# Bill Johnson and Phil Mahre @ Ski Sundown 1/23



## jarrodski (Jan 6, 2010)

Bill Johnson and Phil Mahre @ Ski Sundown
January 23rd, 2010

Bill Johnson won the1984 gold medal in down hill
Phil Mahre is USA’s greatest ever ski champion


This is a fundraiser for the health care needs for bill after his 2001 racing accident and brain injury

Contact info- Harold Burbank 860.693.2687 haroldburbank@comcast.net 

http://www.skisundown.com/events/index.php?action=detail&id=424

The Sam & Mary Humphrey Memorial Vertical Challenge for THE BILL JOHNSON HEALTH CARE TRUST
01/23/2010 to 01/23/2010
Start Time: 07:00 AM 
End Time: 4:00 PM 
Come to Ski Sundown, January 23, 2010, 7am to 4pm, to join friends and family of 1984 OLYMPIC MEN'S DOWNHILL CHAMPION, BILL JOHNSON and USA's GREATEST EVER SKI CHAMPION, PHIL MAHRE to raise funds for Bill's ongoing health care needs resulting from his 2001 racing accident and brain injury.

The Vertical Challenge pits teams of 4 skiers and snowboarders against the mountain and each other to see who can make the most runs in 6 hours. Entrants are paid by sponsors for each run skied. Funds earned will be placed in Bill's trust fund. Prizes will be awarded for the most team vertical, most individual vertical, and most funds raised for Bill.

Pre-registration materials are available at Ski Sundown or at the event.

Event timeline:
Registration: 7am-8:45am
Challenge times: 9am-3:00pm
Awards: 3:30pm

The event is named to honor the late Sam & Mary Humphrey of Canton, CT who helped lead the Ski Sundown Ski Patrol for 40 years. Their son-in-law, Harold Burbank, a Canton attorney created the event. He once trained with Johnson and currently coaches the Ethel Walker School Ski Team. Burbank has volulnteered legal and other services for Johnson since his 2001 traumatic brain injury.

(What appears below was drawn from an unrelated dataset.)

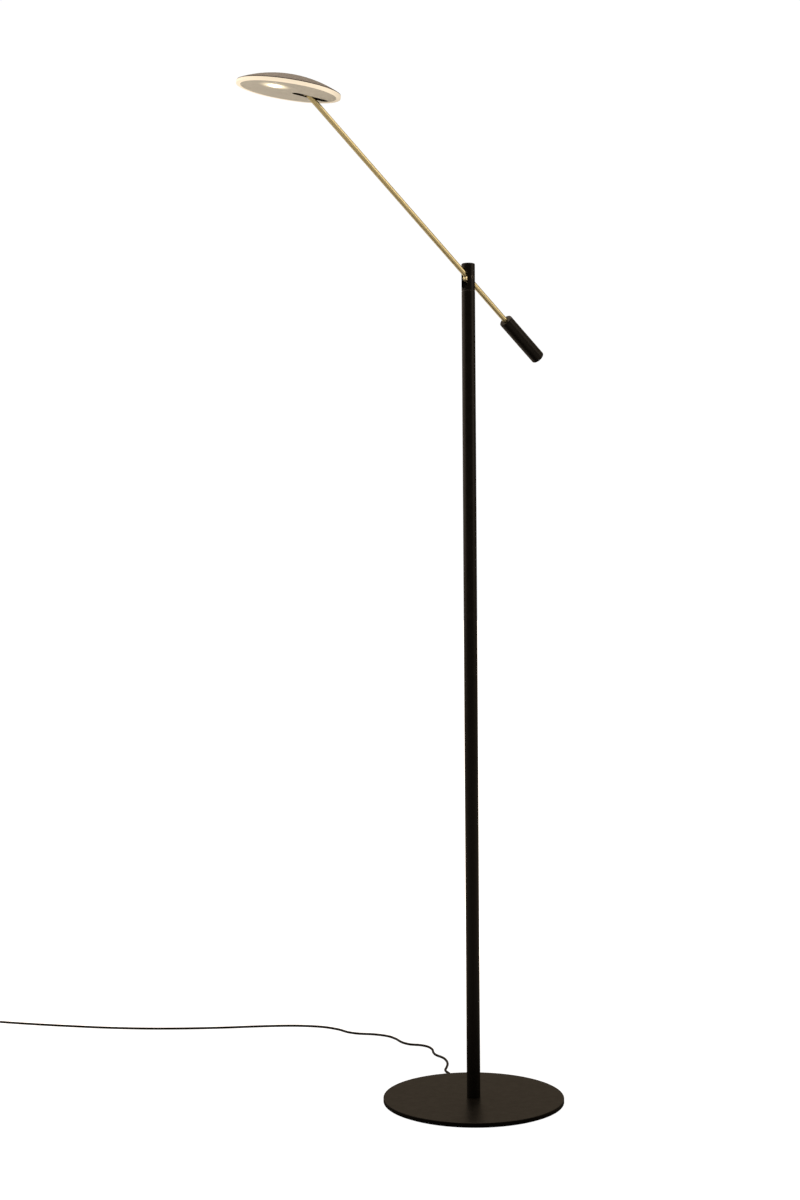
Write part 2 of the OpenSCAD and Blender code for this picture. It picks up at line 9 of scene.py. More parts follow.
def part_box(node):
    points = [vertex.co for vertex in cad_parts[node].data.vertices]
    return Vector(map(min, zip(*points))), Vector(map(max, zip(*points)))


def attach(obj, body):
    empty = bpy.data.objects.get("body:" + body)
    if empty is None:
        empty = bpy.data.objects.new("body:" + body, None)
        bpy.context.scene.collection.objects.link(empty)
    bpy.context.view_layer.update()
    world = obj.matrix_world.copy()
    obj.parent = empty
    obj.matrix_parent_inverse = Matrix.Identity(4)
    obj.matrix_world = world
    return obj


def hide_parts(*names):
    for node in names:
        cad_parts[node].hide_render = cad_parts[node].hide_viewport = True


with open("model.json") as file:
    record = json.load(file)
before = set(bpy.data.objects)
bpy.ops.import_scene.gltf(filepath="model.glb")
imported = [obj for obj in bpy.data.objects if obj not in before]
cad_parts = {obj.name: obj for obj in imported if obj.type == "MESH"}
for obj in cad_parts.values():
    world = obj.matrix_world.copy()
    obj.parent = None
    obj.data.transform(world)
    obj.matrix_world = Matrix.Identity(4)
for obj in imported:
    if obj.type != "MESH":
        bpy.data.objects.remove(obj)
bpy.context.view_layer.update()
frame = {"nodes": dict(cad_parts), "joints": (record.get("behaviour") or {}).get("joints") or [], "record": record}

MM = 0.001
SCENE = bpy.context.scene

# ---------------------------------------------------------------- sizes, in millimetres
# They repeat the driving sizes of the CAD part; places come from the frame.
POLE_R = 10.5
POLE_WALL = 1.5
HEAD_LEN = 42.0
HEAD_ROUND = 1.5
SLOT_W = 13.0
SLOT_LOW = 2.0
SLOT_HIGH = 34.5
ROD_R = 4.0
ROD_BORE_R = 3.0
WEIGHT_GAP = 99.0
WEIGHT_LEN = 90.0
WEIGHT_R = 11.0
WEIGHT_ROUND = 1.8
ROD_IN_WEIGHT = 58.0
BARREL_R = 6.5
BARREL_HALF = 6.0
DOG_R = 1.7
PIVOT_SCREW_R = 3.0
DISC_R = 75.0
RING_T = 4.5
RING_INNER_R = 66.2
PLATE_R = 69.0
PLATE_T = 1.5
DOME_R = 74.6
DOME_H = 17.0
DOME_LIP = 1.0
DOME_WALL = 1.2
TROUGH_X = (15.0, 57.5)
TROUGH_R = 6.0
TROUGH_WALL = 1.5
SPOT_AT = (-32.0, -17.0)
SPOT_R = 10.0
SPOT_BULGE = 0.9
CORD_D = 4.0
RELIEF_NECK_R = 2.2
ADAPTER_SIZE = (66.0, 40.0, 28.0)
GLAND_LEN = 14.0
GLAND_Z = 5.0

# ---------------------------------------------------------------- camera
CAMERA_TURN = math.radians(-41.0)
TO_CAMERA = Vector((math.sin(CAMERA_TURN), -math.cos(CAMERA_TURN), 0))
CAMERA_RIGHT = Vector((math.cos(CAMERA_TURN), math.sin(CAMERA_TURN), 0))
CAMERA_DISTANCE = 2.7342
CAMERA_SIDESTEP = -0.10916
CAMERA_HEIGHT = 0.77884
CAMERA_ROLL = -0.38
LENS_MM = 52.86
SENSOR_MM = 36.0


def add_camera():
    """Level camera a little left of the pole, with a slight roll."""
    place = TO_CAMERA * CAMERA_DISTANCE + CAMERA_RIGHT * CAMERA_SIDESTEP
    place.z = CAMERA_HEIGHT
    aim = Matrix.Rotation(CAMERA_TURN, 4, "Z") @ Matrix.Rotation(math.pi / 2, 4, "X")
    roll = Matrix.Rotation(math.radians(CAMERA_ROLL), 4, "Z")
    data = bpy.data.cameras.new("camera")
    data.lens = LENS_MM
    data.sensor_width = SENSOR_MM
    camera = bpy.data.objects.new("camera", data)
    camera.matrix_world = Matrix.Translation(place) @ aim @ roll
    SCENE.collection.objects.link(camera)
    SCENE.camera = camera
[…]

The event is supported by Ski Sundown, STRIDE Adaptive Program at Ski Sundown, STRIDE, Inc. PROSPORT NW, Residence Inn of Avon, CT, Fatty's Skis and Snowboards, Bob's Discount Furniture, Couture Alpine Technologies, and Attorney Harold Burbank. 
Contact Name: Harold Burbank
Contact Phone: 860-693-2687      Contact Email Address: haroldburbank@comcast.net


----------



## Grassi21 (Jan 6, 2010)

Cool idea.  Bombing runs at the institution for 6 hours sounds like a trip.


----------



## bvibert (Jan 6, 2010)

AZ needs to put together a team!  I would be happy to join in, but I have to work that day...


----------



## Philpug (Jan 6, 2010)

Damn, I would bring my VO's up for him to sign.


----------



## Greg (Jan 6, 2010)

Would like to go, but it's my daughter's birthday.


----------



## MR. evil (Jan 6, 2010)

I'd be part of an AZ team


----------



## bvibert (Jan 23, 2010)

This looked like it turned out to be a good event, even if the AZer's apparently didn't step up with a team.   Wish I didn't have to work, looked like fun.  I think I spied the Baxters skiing with Phil Mahre though...


----------



## gmcunni (Jan 23, 2010)

i looked but didn't see phil, saw bill in the lodge though. my daughter was impressed that she stood so close to an olympic gold medalist.


----------



## bvibert (Jan 23, 2010)

gmcunni said:


> i looked but didn't see phil, saw bill in the lodge though. my daughter was impressed that she stood so close to an olympic gold medalist.



I think Phil spent a lot of time out on the hill.  I should have swung through the lodge to check things out, but I never got around to it.


----------